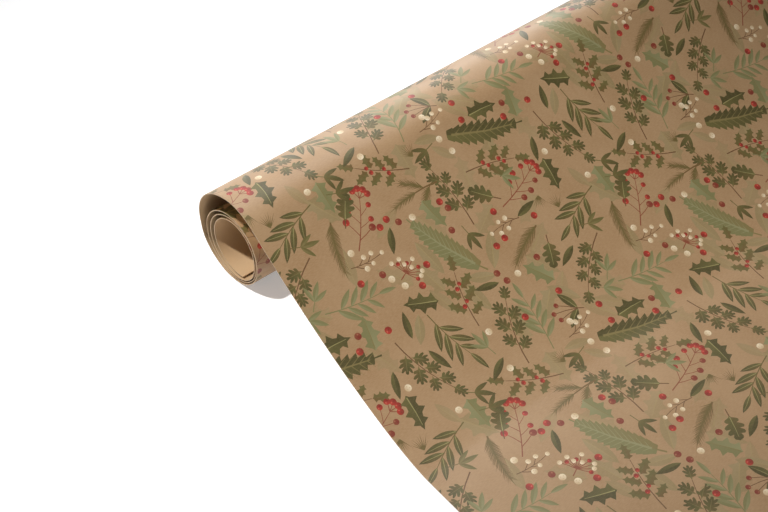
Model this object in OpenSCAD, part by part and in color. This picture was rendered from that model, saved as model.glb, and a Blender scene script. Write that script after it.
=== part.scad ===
// Roll of wrapping paper, partly unrolled: a coreless coil lies at one end of the sheet,
// the sheet leaves the top of the coil, runs down to the table and lies flat on it.
//
// The roll's axis runs along Y, the sheet runs out towards +X, and the table is z = 0.
// Sizes along X are measured from the roll, and the whole model is then moved so that its
// origin lies on the table under the middle of its box.
// The printed side is the outside of the coil and the top of the sheet. Every turn is
// given by its outside, and the paper's thickness goes inwards from there.

/* [Paper] */
// Width of the paper, which is the length of the roll
paper_w = 500; // [300:50:700]
// Thickness of the modelled paper
paper_t = 0.4; // [0.3:0.05:0.45]

/* [Unrolled sheet] */
// How far the free edge reaches in front of the roll
sheet_reach = 330; // [300:10:450]
// Where the slope ends and the sheet lies flat
foot_x = 134; // [120:1:160]
// Slope at which the sheet leaves the roll, in degrees
leave_angle = 31.7; // [25:0.1:36]
// Angle in plan by which the sheet was drawn off askew
sheet_skew = 3.6; // [0:0.1:5]
// Where the lying sheet ends and its bending flaps begin
flap_start = 190; // [170:5:220]

/* [Coil] */
// Height of the loose outer turn above the table
roll_h = 52.4; // [50:0.2:60]
// Radius of the loose outer turn over the top
top_r = 28.8; // [27:0.1:30]
// How far the loose outer turn reaches behind the roll's axis
back_reach = 26.8; // [25:0.1:28]
// How far the wound turns reach in front of the roll's axis
front_reach = 11.3; // [9:0.1:12]
// Space from one turn to the next at the back
step_back = 2.4; // [1.6:0.1:3]
// Space from one turn to the next at the front, where they press together
step_front = 0.8; // [0.8:0.1:1.2]
// How much further in the wound turns end than the sheet does at the roll's top
coil_recess = 4.2; // [0:0.1:6]
// Part of a full circle that the innermost turn goes round, in degrees
core_arc = 290; // [275:1:292]
// Room for the wound turns to turn in the loose one, in degrees
turn_room = 11; // [6:1:14]

/* [Hidden] */

kraft = "#b08c66";
kraft_inside = "#c8a57c";
seam_gap = 0.3;      // clearance between pieces that bend or slide against each other
seam_rise = 0.6;     // how much higher the upper halves of the wound turns are centred
turn_fn = 180;       // sides of a full turn
slope_steps = 40;    // facets of the slope
core_no = 3;         // number of the innermost wound turn

// The wound turns are half turns, joined at the back and parted at the front.
// Half turn "under" n comes from the back of the turn before, half turn "over" n follows.
// Turn 0 is the loose one, and its lower half touches the table.
function turn_back(n) = n * step_back - back_reach;
function turn_front(n) = front_reach - (n - 1) * step_front;
function under_r(n) = (turn_front(n) - turn_back(n - 1)) / 2;
function under_x(n) = (turn_front(n) + turn_back(n - 1)) / 2;
function over_r(n) = (turn_front(n) - turn_back(n)) / 2;
function over_x(n) = (turn_front(n) + turn_back(n)) / 2;
coil_z = under_r(1);
over_z = coil_z + seam_rise;

// Centre of the loose turn's top
top_x = top_r - back_reach;
top_z = roll_h - top_r;

// The slope is one Bezier curve, from the shoulder of the coil to the foot of the slope.
shoulder_pull = 77;  // length of the curve's handle at the shoulder
foot_pull = 9;       // length of the curve's handle at the foot
shoulder = [top_x + top_r * sin(leave_angle), top_z + top_r * cos(leave_angle)];
foot = [foot_x, paper_t];
slope_curve = [shoulder,
               shoulder + shoulder_pull * [cos(leave_angle), -sin(leave_angle)],
               foot - [foot_pull, 0],
               foot];
function bezier(p, s) = pow(1 - s, 3) * p[0] + 3 * s * pow(1 - s, 2) * p[1]
                        + 3 * s * s * (1 - s) * p[2] + pow(s, 3) * p[3];
function bezier_heading(p, s) = pow(1 - s, 2) * (p[1] - p[0]) + 2 * s * (1 - s) * (p[2] - p[1])
                                + s * s * (p[3] - p[2]);
function to_inside(heading) = [heading[1], -heading[0]] / norm(heading);

// Middle of the whole model's box
middle_x = (sheet_reach - seam_gap / 2 - back_reach) / 2;
middle_y = (coil_recess + paper_w + (top_x - sheet_reach + seam_gap / 2) * tan(sheet_skew)) / 2;

flap_count = 4;
flap_len = (sheet_reach - flap_start) / flap_count;
function flap_x(flap) = flap_start + (flap - 1) * flap_len;

// An outline in the XZ plane, pushed along Y
module along_roll(y0, y1) {
    translate([0, y1, 0]) rotate([90, 0, 0]) linear_extrude(y1 - y0) children();
}

// An arc of a turn. Angles are measured from the top, over the back and down under,
// so 90 is the back, 180 the bottom and 270 the front, towards the sheet.
module turn_arc(x, z, r, from_angle, to_angle, y0 = coil_recess, y1 = coil_recess + paper_w) {
    translate([x, y1, z]) rotate([90, 0, 0])
        rotate([0, 0, 90 + from_angle])
            rotate_extrude(angle = to_angle - from_angle, $fn = turn_fn)
                translate([r - paper_t, 0]) square([paper_t, y1 - y0]);
}

// The upright stretch at the back of a turn, between its lower and its upper arc
module flat_back(x, z0, z1, y0, y1) {
    along_roll(y0, y1) translate([x, z0]) square([paper_t, z1 - z0]);
}

// A prism with the sheet's skewed side edges, between two distances from the roll's axis
module skewed_plan(x0, x1, height) {
    y0 = (top_x - x0) * tan(sheet_skew);
    y1 = (top_x - x1) * tan(sheet_skew);
    linear_extrude(height)
        polygon([[x0, y0], [x1, y1], [x1, y1 + paper_w], [x0, y0 + paper_w]]);
}

// A prism along X whose ends lean, so that the loose turn's edge winds in towards the coil
module leaning_ends() {
    margin = 10;
    lean = coil_recess / roll_h;
    low_y = coil_recess + lean * margin;
    high_y = -lean * margin;
    rotate([90, 0, 90]) translate([0, 0, -roll_h]) linear_extrude(2 * roll_h)
        polygon([[low_y, -margin], [high_y, roll_h + margin],
                 [high_y + paper_w, roll_h + margin], [low_y + paper_w, -margin]]);
}

// From the top of the coil over its shoulder and down the slope to the table
module lead_off() {
    steps = [for (i = [0 : slope_steps]) i / slope_steps];
    outside = [for (s = steps) bezier(slope_curve, s)];
    inside = [for (i = [slope_steps : -1 : 0])
              outside[i] + paper_t * to_inside(bezier_heading(slope_curve, steps[i]))];
    color(kraft) intersection() {
        union() {
            turn_arc(top_x, top_z, top_r, -leave_angle, 0, -roll_h, paper_w + roll_h);
            along_roll(-roll_h, paper_w + roll_h) polygon(concat(outside, inside));
        }
        skewed_plan(top_x, foot_x - seam_gap / 2, roll_h);
    }
}

// The loose outer turn: from the top down the back, under, and up inside to the front
module loose_turn() {
    color(kraft) intersection() {
        union() {
            turn_arc(top_x, top_z, top_r, 0, 90, -roll_h, paper_w + roll_h);
            flat_back(-back_reach, coil_z, top_z, -roll_h, paper_w + roll_h);
            turn_arc(under_x(1), coil_z, under_r(1), 90, 270 - turn_room / 2,
                     -roll_h, paper_w + roll_h);
        }
        leaning_ends();
    }
}

// A wound turn: up from the front, over the top, down the back, under and up to the front
module wound_turn(n) {
    turn_arc(over_x(n), over_z, over_r(n), 270, 450);
    flat_back(turn_back(n), coil_z, over_z, coil_recess, coil_recess + paper_w);
    turn_arc(under_x(n + 1), coil_z, under_r(n + 1), 90, 270);
}

// The first wound turn. It starts a little above the seam at the front, which leaves it
// room to turn inside the loose turn.
module second_turn() {
    room_h = over_r(1) * sin(turn_room / 2);
    color(kraft) difference() {
        wound_turn(1);
        translate([over_x(1), 0, over_z - seam_rise / 2])
            cube([roll_h, 2 * paper_w, room_h + seam_rise / 2]);
    }
}

// The next wound turn, one step smaller, free to slide out of the coil
module third_turn() {
    color(kraft) wound_turn(2);
}

// The innermost turn, one true arc round the hollow middle, ending in the paper's inner edge
module core_turn() {
    color(kraft_inside)
        turn_arc(over_x(core_no), over_z, over_r(core_no), 270, 270 + core_arc);
}

// A flat stretch of the sheet, held back from its neighbours by the seam gap
module flat_stretch(x0, x1) {
    color(kraft) skewed_plan(x0 + seam_gap / 2, x1 - seam_gap / 2, paper_t);
}

// The stretch that stays flat beyond the foot of the slope
module laid_sheet() {
    flat_stretch(foot_x, flap_start);
}

// One bending stretch of the free end
module sheet_flap(flap) {
    flat_stretch(flap_x(flap), flap_x(flap + 1));
}

translate([-middle_x, -middle_y, 0]) {
    lead_off();
    loose_turn();
    second_turn();
    third_turn();
    core_turn();
    laid_sheet();
    sheet_flap(1);  // sheet_flap_1
    sheet_flap(2);  // sheet_flap_2
    sheet_flap(3);  // sheet_flap_3
    sheet_flap(4);  // free_edge_flap
}
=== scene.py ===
"""A roll of printed kraft wrapping paper, partly pulled out flat over a table.

The paper is one web. Its path is known all the way from the free end inside the
coil to the cut end on the table, so each piece here is a stretch of that path,
made as a closed strip of paper with the print set into its outer face.
Lengths are in millimetres until a mesh is made, in the part's own frame: X is
the way the paper is pulled, Y runs along the roll and Z is up.
"""
import math
import random

import bpy
import numpy as np
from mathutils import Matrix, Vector
from mathutils.geometry import delaunay_2d_cdt


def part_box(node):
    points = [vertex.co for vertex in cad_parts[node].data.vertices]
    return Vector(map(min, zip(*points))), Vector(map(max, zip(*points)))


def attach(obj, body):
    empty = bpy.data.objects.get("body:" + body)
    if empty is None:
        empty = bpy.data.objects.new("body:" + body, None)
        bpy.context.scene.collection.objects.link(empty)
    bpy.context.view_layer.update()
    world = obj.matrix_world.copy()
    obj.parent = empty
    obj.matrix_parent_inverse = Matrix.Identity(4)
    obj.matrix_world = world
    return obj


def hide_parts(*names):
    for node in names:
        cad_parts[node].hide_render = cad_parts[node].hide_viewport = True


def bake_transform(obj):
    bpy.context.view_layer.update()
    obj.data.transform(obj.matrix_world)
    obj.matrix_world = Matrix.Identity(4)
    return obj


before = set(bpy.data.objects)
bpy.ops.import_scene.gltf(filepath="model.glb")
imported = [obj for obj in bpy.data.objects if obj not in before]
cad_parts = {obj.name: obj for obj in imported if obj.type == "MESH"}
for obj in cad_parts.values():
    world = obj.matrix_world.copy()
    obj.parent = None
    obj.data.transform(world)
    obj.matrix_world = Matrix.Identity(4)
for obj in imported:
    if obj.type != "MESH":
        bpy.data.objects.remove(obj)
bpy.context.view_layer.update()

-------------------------

* [WORK INSTRUCTIONS]:
Output exactly the leading lines of the data, up to and including the line marked by "paper_t = 0.4; // [0.3:0.05:0.45]".

* [EXERCISE OUTPUT]:
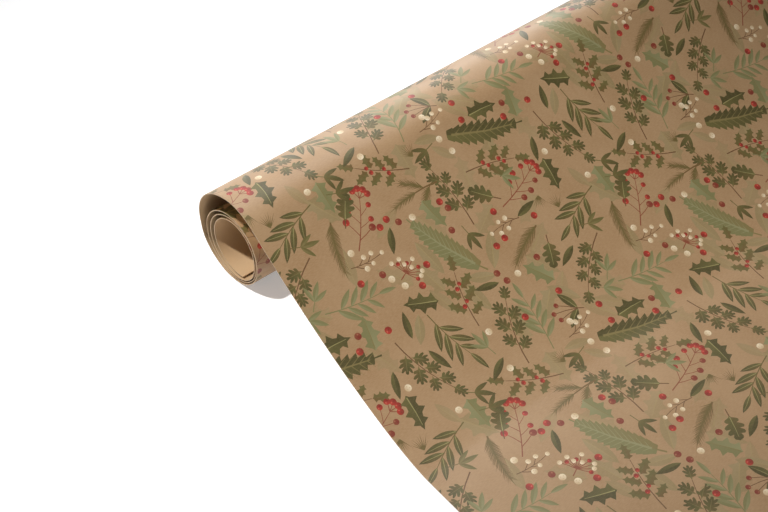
Model this object in OpenSCAD, part by part and in color. This picture was rendered from that model, saved as model.glb, and a Blender scene script. Write that script after it.
=== part.scad ===
// Roll of wrapping paper, partly unrolled: a coreless coil lies at one end of the sheet,
// the sheet leaves the top of the coil, runs down to the table and lies flat on it.
//
// The roll's axis runs along Y, the sheet runs out towards +X, and the table is z = 0.
// Sizes along X are measured from the roll, and the whole model is then moved so that its
// origin lies on the table under the middle of its box.
// The printed side is the outside of the coil and the top of the sheet. Every turn is
// given by its outside, and the paper's thickness goes inwards from there.

/* [Paper] */
// Width of the paper, which is the length of the roll
paper_w = 500; // [300:50:700]
// Thickness of the modelled paper
paper_t = 0.4; // [0.3:0.05:0.45]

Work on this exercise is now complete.